R Jagannathan argues that India must prepare economically for a more conflict-prone global order. Referencing the continuing Ukraine war and tensions involving the US, Israel and Iran, he writes that deterrence depends on credible capability and industrial depth. Despite advances in indigenisation, gaps persist in air power, procurement cycles and force readiness. He calls for closer integration between civilian industry and defence production, stronger cyber and information capabilities, protection of critical infrastructure and strategic stockpiling of energy and essential supplies to reduce vulnerability during crises.
 
Sonal Varma assesses the risks of West Asian tensions primarily through oil. India imports over 85 per cent of its crude, much of it transiting the Strait of Hormuz, leaving the economy exposed to supply disruptions and freight shocks. A sustained 10 per cent rise in oil prices could trim growth, raise inflation and widen the current account deficit if passed through to consumers. India’s reserves provide a short buffer, but prolonged volatility may require fiscal adjustments and cautious monetary policy.
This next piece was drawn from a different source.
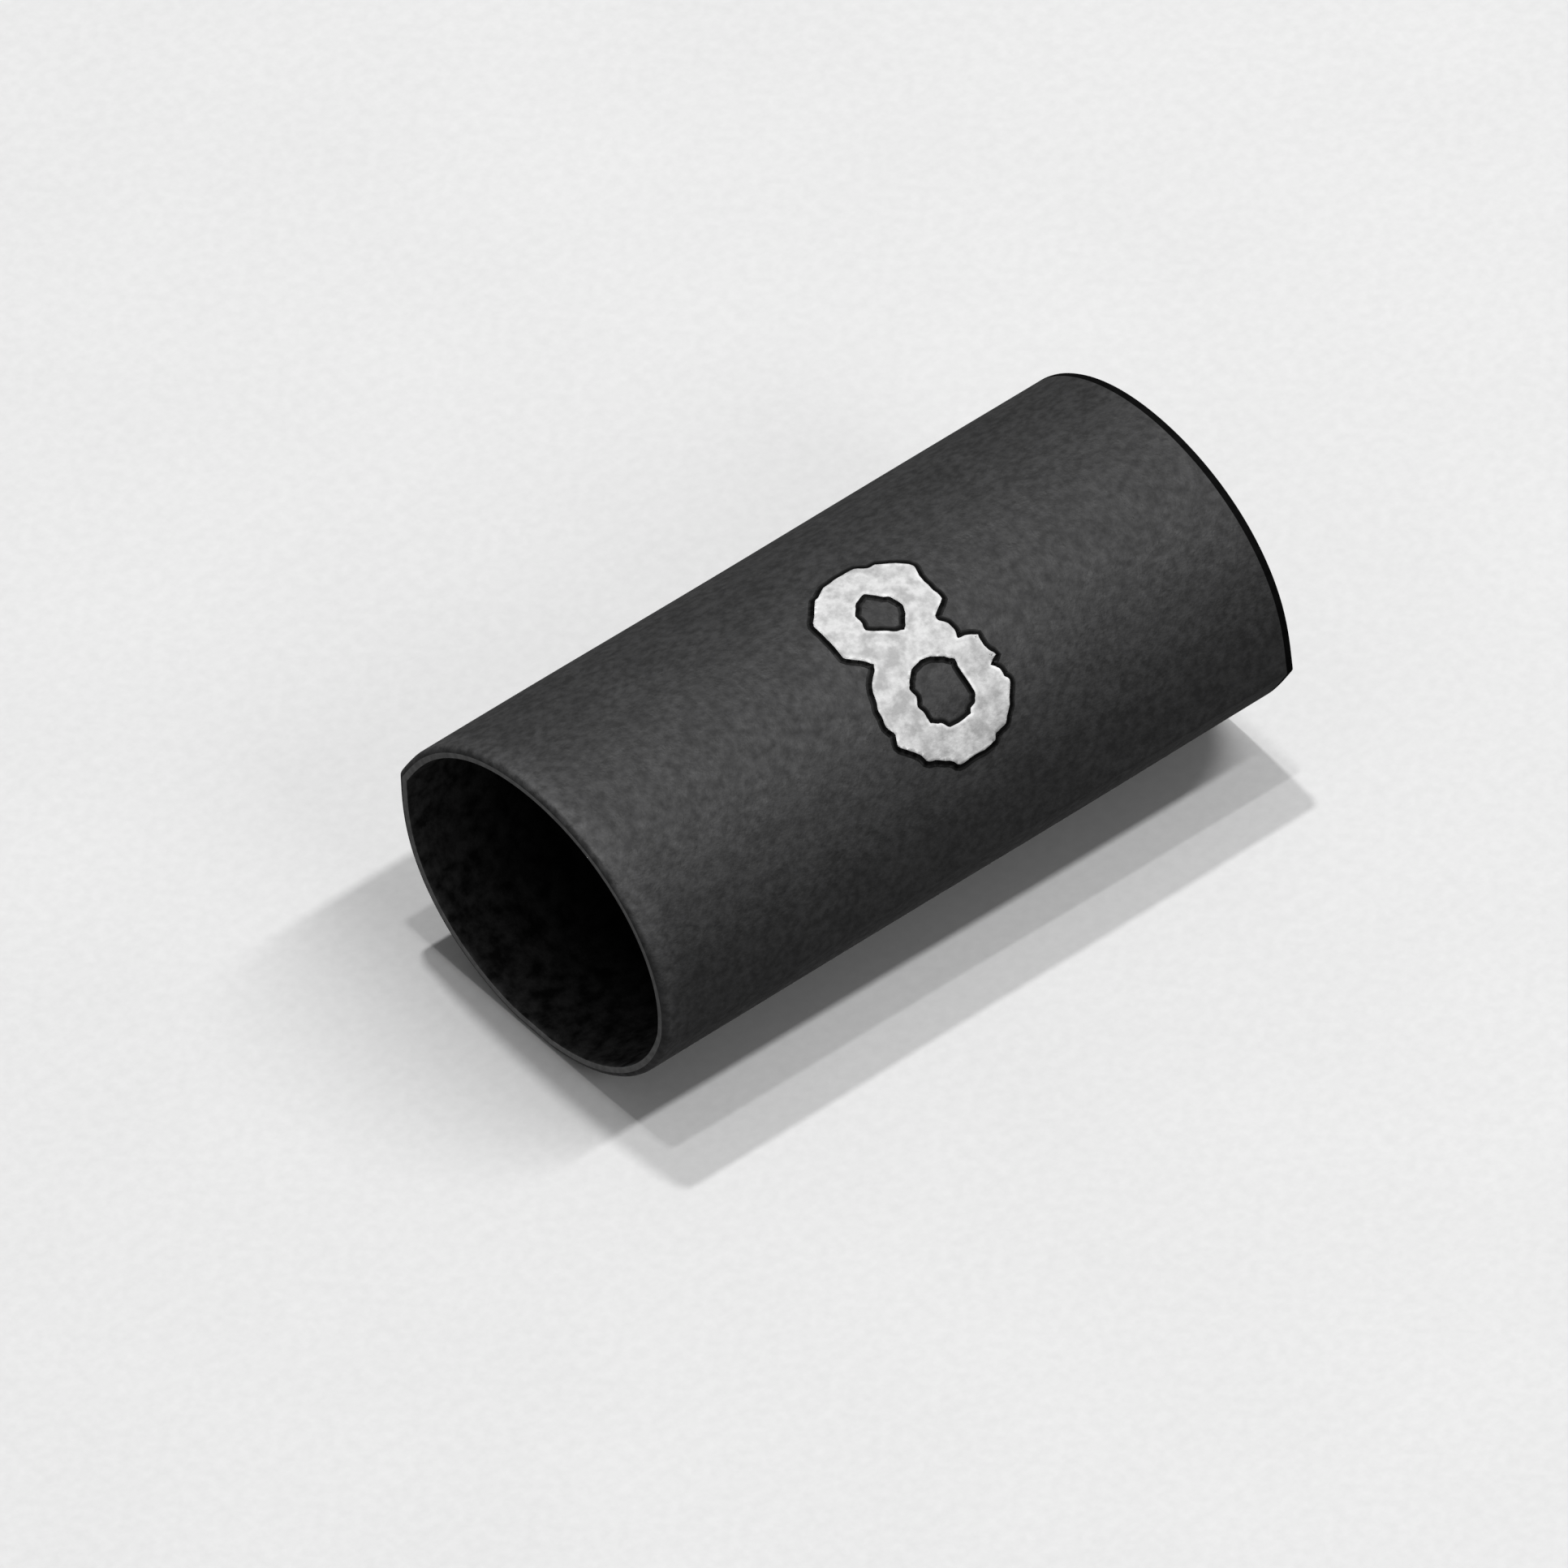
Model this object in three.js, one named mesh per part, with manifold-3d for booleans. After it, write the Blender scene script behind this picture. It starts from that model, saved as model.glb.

Diversification and expanded strategic reserves remain central to resilience.
 
Finally, Gunjan Singh reviews Minxin Pei’s The Broken China Dream, a book which examines how Deng Xiaoping’s market reforms preserved party supremacy without institutional checks, creating structural weaknesses later consolidated under Xi Jinping. Pei contrasts Deng’s collective leadership model with Xi’s centralised authority, ideological tightening and more assertive foreign policy. By rejecting political reform while liberalising the economy, Deng entrenched a system vulnerable to corruption and decay. The book argues that Xi’s consolidation was not an aberration but the logical outcome of incomplete reform, with long-term consequences for China’s governance and external posture.